↓↓↓

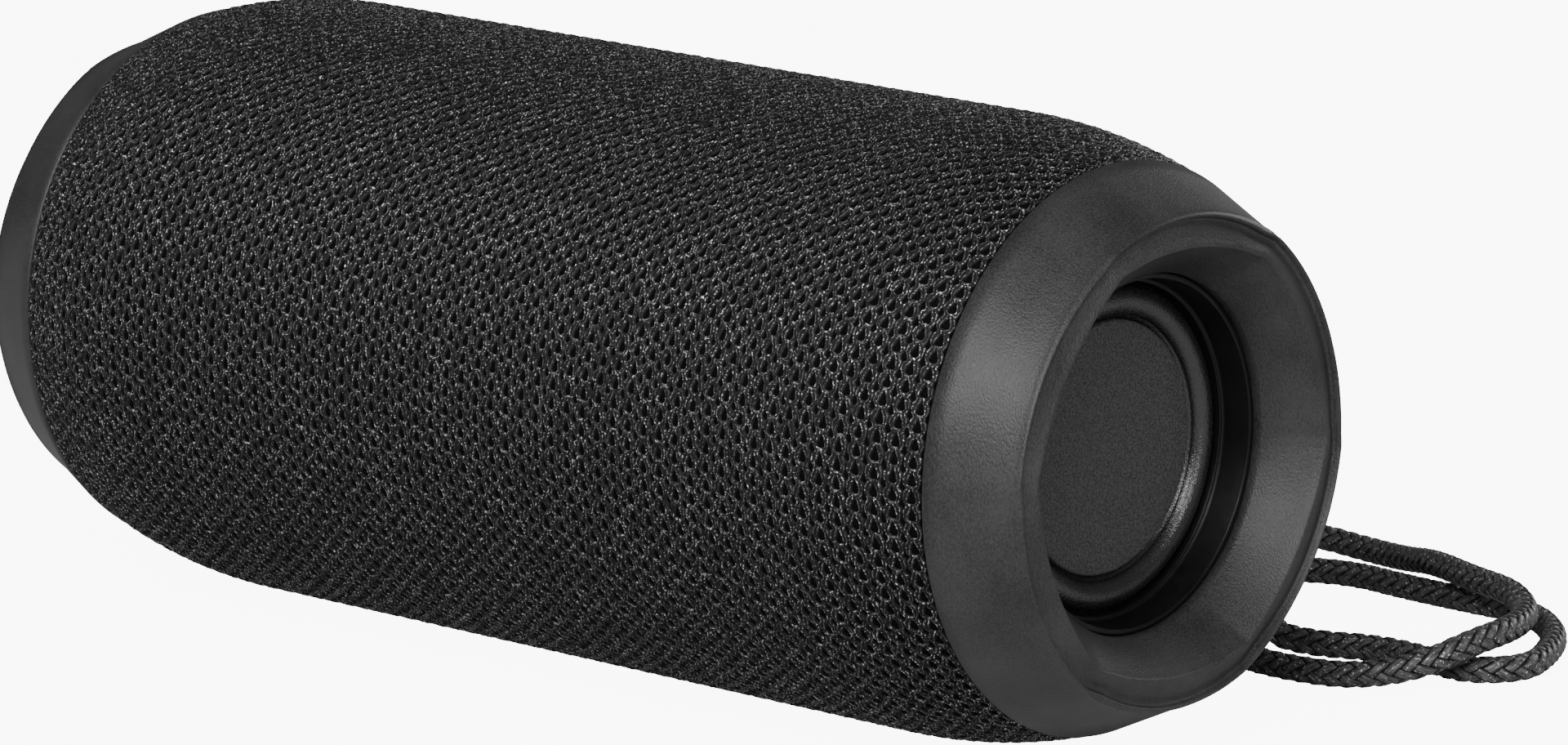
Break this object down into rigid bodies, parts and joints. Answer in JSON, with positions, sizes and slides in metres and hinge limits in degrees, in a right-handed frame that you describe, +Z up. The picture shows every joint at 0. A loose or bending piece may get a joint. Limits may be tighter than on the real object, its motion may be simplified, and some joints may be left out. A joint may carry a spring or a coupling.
{
  "type": "portable bluetooth speaker",
  "caption": "Cloth-covered cylindrical wireless speaker with tapering end collars, a passive radiator in each end, a rear button panel, a hinged port cover and a braided cord strap.",
  "frame": {"origin": "on the resting surface, under the middle of the cylinder's axis", "axes": "+X along the cylinder towards the end beside the strap, -Y the front that the drivers face, +Z up"},
  "size_m": [0.1621, 0.1284, 0.0703],
  "materials": {
    "cloth": "black knitted mesh",
    "cabinet_plastic": "moulded black",
    "collar_soft_touch": "soft-touch dark grey with fine grain",
    "frame_plastic": "black satin",
    "driver_steel": "black",
    "rubber": "semi-gloss black",
    "gasket_foam": "black foam",
    "disc_plastic": "fine grain dark grey",
    "weight_steel": "plain",
    "screw_steel": "black oxide",
    "magnet_steel": "zinc plated",
    "copper": "enamelled winding",
    "paper_cone": "black pulp",
    "panel_rubber": "matt moulded",
    "button_rubber": "matt moulded",
    "circuit_board": "green solder mask",
    "component_black": "moulded",
    "component_metal": "tinned",
    "light_pipe": "frosted",
    "battery_wrap": "shrink sleeve",
    "strap_cord": "black braided polyester"
  },
  "bodies": {
    "root": {"fabric_sleeve": "cloth", "grille_shell": "cabinet_plastic", "cabinet_front": "cabinet_plastic", "cabinet_rear": "cabinet_plastic", "battery_cradle": "cabinet_plastic", "end_collar_left": "collar_soft_touch", "end_collar_right": "collar_soft_touch", "radiator_frame_left": "frame_plastic", "radiator_frame_right": "frame_plastic", "driver_basket_left": "driver_steel", "driver_basket_right": "driver_steel", "radiator_surround_left": "rubber", "radiator_surround_right": "rubber", "driver_surround_left": "rubber", "driver_surround_right": "rubber", "rubber_foot": "rubber", "radiator_gasket_left": "gasket_foam", "radiator_gasket_right": "gasket_foam", "driver_gasket_left": "gasket_foam", "driver_gasket_right": "gasket_foam", "radiator_screws_left": "screw_steel", "radiator_screws_right": "screw_steel", "driver_screws_left": "screw_steel", "driver_screws_right": "screw_steel", "board_screws": "screw_steel", "port_cover_pin": "screw_steel", "driver_magnet_left": "magnet_steel", "driver_magnet_right": "magnet_steel", "control_panel": "panel_rubber", "strap_anchor": "panel_rubber", "control_board": "circuit_board", "main_board": "circuit_board", "tact_switches": "component_black", "audio_jack": "component_black", "amplifier_chip": "component_black", "microphone": "component_black", "charging_port": "component_metal", "bluetooth_module": "component_metal", "capacitors": "component_metal", "status_light": "light_pipe", "battery_cell": "battery_wrap", "strap_inner_loop": "strap_cord", "strap_outer_loop": "strap_cord"},
    "radiator_left_moving": {"radiator_disc_left": "disc_plastic", "radiator_weight_left": "weight_steel"},
    "radiator_right_moving": {"radiator_disc_right": "disc_plastic", "radiator_weight_right": "weight_steel"},
    "diaphragm_left": {"driver_cone_left": "paper_cone", "dust_cap_left": "paper_cone", "voice_coil_left": "copper"},
    "diaphragm_right": {"driver_cone_right": "paper_cone", "dust_cap_right": "paper_cone", "voice_coil_right": "copper"},
    "port_flap": {"port_cover": "panel_rubber"},
    "key_power": {"button_power": "button_rubber"},
    "key_volume_down": {"button_volume_down": "button_rubber"},
    "key_play_pause": {"button_play_pause": "button_rubber"},
    "key_volume_up": {"button_volume_up": "button_rubber"},
    "key_mode": {"button_mode": "button_rubber"}
  },
  "joints": [
    {"name": "radiator_left_stroke", "type": "slide", "parent": "root", "child": "radiator_left_moving", "axis": [-1, 0, 0], "range_m": [-0.0015, 0.0015], "stiffness_N_per_m": 900, "deforming": ["radiator_surround_left"]},
    {"name": "driver_left_stroke", "type": "slide", "parent": "root", "child": "diaphragm_left", "axis": [0, -1, 0], "range_m": [-0.001, 0.001], "stiffness_N_per_m": 1500, "deforming": ["driver_surround_left"]},
    {"name": "radiator_right_stroke", "type": "slide", "parent": "root", "child": "radiator_right_moving", "axis": [1, 0, 0], "range_m": [-0.0015, 0.0015], "stiffness_N_per_m": 900, "deforming": ["radiator_surround_right"]},
    {"name": "driver_right_stroke", "type": "slide", "parent": "root", "child": "diaphragm_right", "axis": [0, -1, 0], "range_m": [-0.001, 0.001], "stiffness_N_per_m": 1500, "deforming": ["driver_surround_right"]},
    {"name": "power_press", "type": "slide", "parent": "root", "child": "key_power", "axis": [0, -1, 0], "range_m": [0, 0.0004], "stiffness_N_per_m": 2500},
    {"name": "volume_down_press", "type": "slide", "parent": "root", "child": "key_volume_down", "axis": [0, -1, 0], "range_m": [0, 0.0004], "stiffness_N_per_m": 2500},
    {"name": "play_pause_press", "type": "slide", "parent": "root", "child": "key_play_pause", "axis": [0, -1, 0], "range_m": [0, 0.0004], "stiffness_N_per_m": 2500},
    {"name": "volume_up_press", "type": "slide", "parent": "root", "child": "key_volume_up", "axis": [0, -1, 0], "range_m": [0, 0.0004], "stiffness_N_per_m": 2500},
    {"name": "mode_press", "type": "slide", "parent": "root", "child": "key_mode", "axis": [0, -1, 0], "range_m": [0, 0.0004], "stiffness_N_per_m": 2500},
    {"name": "port_cover_hinge", "type": "hinge", "parent": "root", "child": "port_flap", "pos_m": [0.032, 0.034, 0.0284], "axis": [-1, 0, 0], "range_deg": [0, 105]}
  ]
}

↑↑↑

» **WHAT IS REQUIRED**
From the listing above, extract every line exactly as it stands.

» **RESULT BELOW**
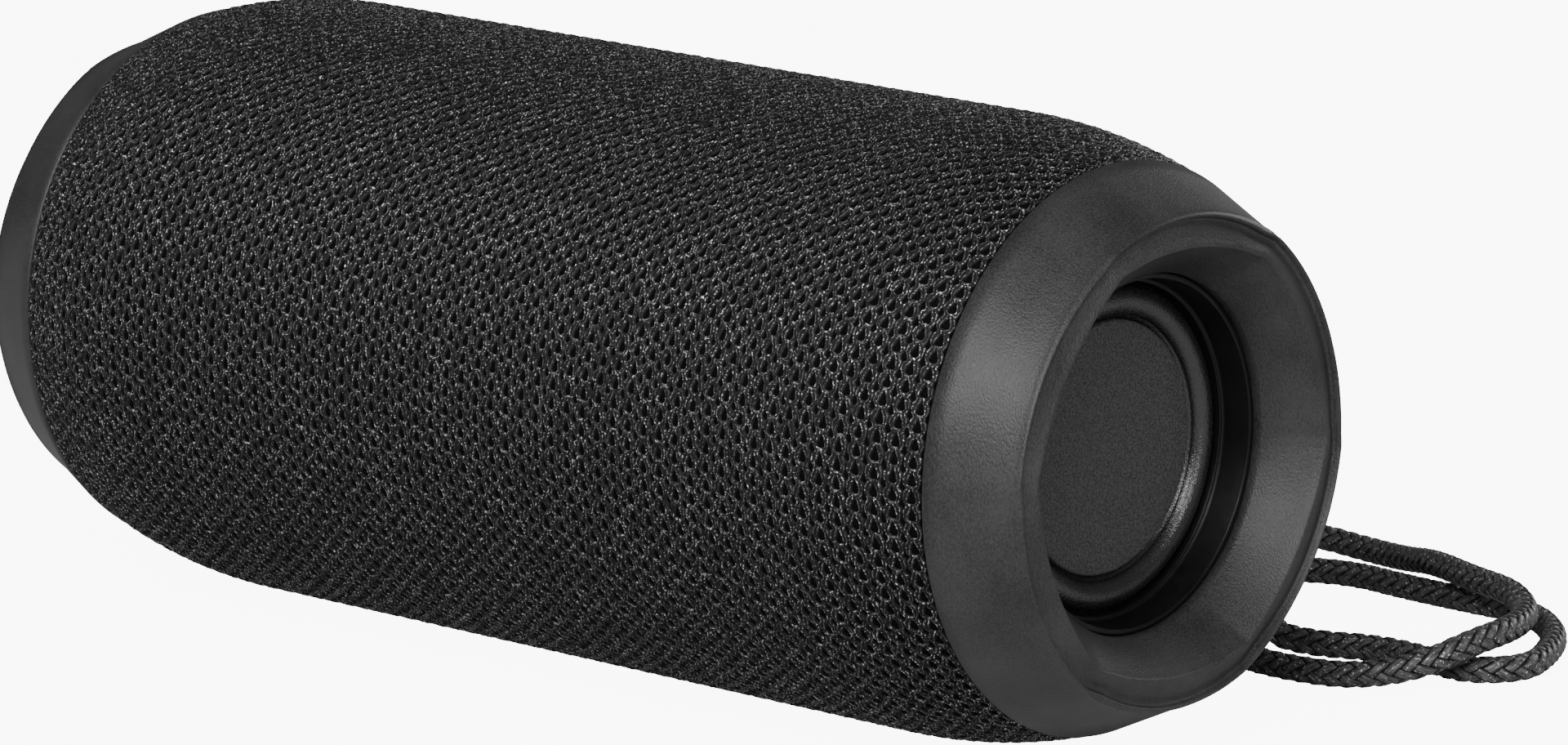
Break this object down into rigid bodies, parts and joints. Answer in JSON, with positions, sizes and slides in metres and hinge limits in degrees, in a right-handed frame that you describe, +Z up. The picture shows every joint at 0. A loose or bending piece may get a joint. Limits may be tighter than on the real object, its motion may be simplified, and some joints may be left out. A joint may carry a spring or a coupling.
{
  "type": "portable bluetooth speaker",
  "caption": "Cloth-covered cylindrical wireless speaker with tapering end collars, a passive radiator in each end, a rear button panel, a hinged port cover and a braided cord strap.",
  "frame": {"origin": "on the resting surface, under the middle of the cylinder's axis", "axes": "+X along the cylinder towards the end beside the strap, -Y the front that the drivers face, +Z up"},
  "size_m": [0.1621, 0.1284, 0.0703],
  "materials": {
    "cloth": "black knitted mesh",
    "cabinet_plastic": "moulded black",
    "collar_soft_touch": "soft-touch dark grey with fine grain",
    "frame_plastic": "black satin",
    "driver_steel": "black",
    "rubber": "semi-gloss black",
    "gasket_foam": "black foam",
    "disc_plastic": "fine grain dark grey",
    "weight_steel": "plain",
    "screw_steel": "black oxide",
    "magnet_steel": "zinc plated",
    "copper": "enamelled winding",
    "paper_cone": "black pulp",
    "panel_rubber": "matt moulded",
    "button_rubber": "matt moulded",
    "circuit_board": "green solder mask",
    "component_black": "moulded",
    "component_metal": "tinned",
    "light_pipe": "frosted",
    "battery_wrap": "shrink sleeve",
    "strap_cord": "black braided polyester"
  },
  "bodies": {
    "root": {"fabric_sleeve": "cloth", "grille_shell": "cabinet_plastic", "cabinet_front": "cabinet_plastic", "cabinet_rear": "cabinet_plastic", "battery_cradle": "cabinet_plastic", "end_collar_left": "collar_soft_touch", "end_collar_right": "collar_soft_touch", "radiator_frame_left": "frame_plastic", "radiator_frame_right": "frame_plastic", "driver_basket_left": "driver_steel", "driver_basket_right": "driver_steel", "radiator_surround_left": "rubber", "radiator_surround_right": "rubber", "driver_surround_left": "rubber", "driver_surround_right": "rubber", "rubber_foot": "rubber", "radiator_gasket_left": "gasket_foam", "radiator_gasket_right": "gasket_foam", "driver_gasket_left": "gasket_foam", "driver_gasket_right": "gasket_foam", "radiator_screws_left": "screw_steel", "radiator_screws_right": "screw_steel", "driver_screws_left": "screw_steel", "driver_screws_right": "screw_steel", "board_screws": "screw_steel", "port_cover_pin": "screw_steel", "driver_magnet_left": "magnet_steel", "driver_magnet_right": "magnet_steel", "control_panel": "panel_rubber", "strap_anchor": "panel_rubber", "control_board": "circuit_board", "main_board": "circuit_board", "tact_switches": "component_black", "audio_jack": "component_black", "amplifier_chip": "component_black", "microphone": "component_black", "charging_port": "component_metal", "bluetooth_module": "component_metal", "capacitors": "component_metal", "status_light": "light_pipe", "battery_cell": "battery_wrap", "strap_inner_loop": "strap_cord", "strap_outer_loop": "strap_cord"},
    "radiator_left_moving": {"radiator_disc_left": "disc_plastic", "radiator_weight_left": "weight_steel"},
    "radiator_right_moving": {"radiator_disc_right": "disc_plastic", "radiator_weight_right": "weight_steel"},
    "diaphragm_left": {"driver_cone_left": "paper_cone", "dust_cap_left": "paper_cone", "voice_coil_left": "copper"},
    "diaphragm_right": {"driver_cone_right": "paper_cone", "dust_cap_right": "paper_cone", "voice_coil_right": "copper"},
    "port_flap": {"port_cover": "panel_rubber"},
    "key_power": {"button_power": "button_rubber"},
    "key_volume_down": {"button_volume_down": "button_rubber"},
    "key_play_pause": {"button_play_pause": "button_rubber"},
    "key_volume_up": {"button_volume_up": "button_rubber"},
    "key_mode": {"button_mode": "button_rubber"}
  },
  "joints": [
    {"name": "radiator_left_stroke", "type": "slide", "parent": "root", "child": "radiator_left_moving", "axis": [-1, 0, 0], "range_m": [-0.0015, 0.0015], "stiffness_N_per_m": 900, "deforming": ["radiator_surround_left"]},
    {"name": "driver_left_stroke", "type": "slide", "parent": "root", "child": "diaphragm_left", "axis": [0, -1, 0], "range_m": [-0.001, 0.001], "stiffness_N_per_m": 1500, "deforming": ["driver_surround_left"]},
    {"name": "radiator_right_stroke", "type": "slide", "parent": "root", "child": "radiator_right_moving", "axis": [1, 0, 0], "range_m": [-0.0015, 0.0015], "stiffness_N_per_m": 900, "deforming": ["radiator_surround_right"]},
    {"name": "driver_right_stroke", "type": "slide", "parent": "root", "child": "diaphragm_right", "axis": [0, -1, 0], "range_m": [-0.001, 0.001], "stiffness_N_per_m": 1500, "deforming": ["driver_surround_right"]},
    {"name": "power_press", "type": "slide", "parent": "root", "child": "key_power", "axis": [0, -1, 0], "range_m": [0, 0.0004], "stiffness_N_per_m": 2500},
    {"name": "volume_down_press", "type": "slide", "parent": "root", "child": "key_volume_down", "axis": [0, -1, 0], "range_m": [0, 0.0004], "stiffness_N_per_m": 2500},
    {"name": "play_pause_press", "type": "slide", "parent": "root", "child": "key_play_pause", "axis": [0, -1, 0], "range_m": [0, 0.0004], "stiffness_N_per_m": 2500},
    {"name": "volume_up_press", "type": "slide", "parent": "root", "child": "key_volume_up", "axis": [0, -1, 0], "range_m": [0, 0.0004], "stiffness_N_per_m": 2500},
    {"name": "mode_press", "type": "slide", "parent": "root", "child": "key_mode", "axis": [0, -1, 0], "range_m": [0, 0.0004], "stiffness_N_per_m": 2500},
    {"name": "port_cover_hinge", "type": "hinge", "parent": "root", "child": "port_flap", "pos_m": [0.032, 0.034, 0.0284], "axis": [-1, 0, 0], "range_deg": [0, 105]}
  ]
}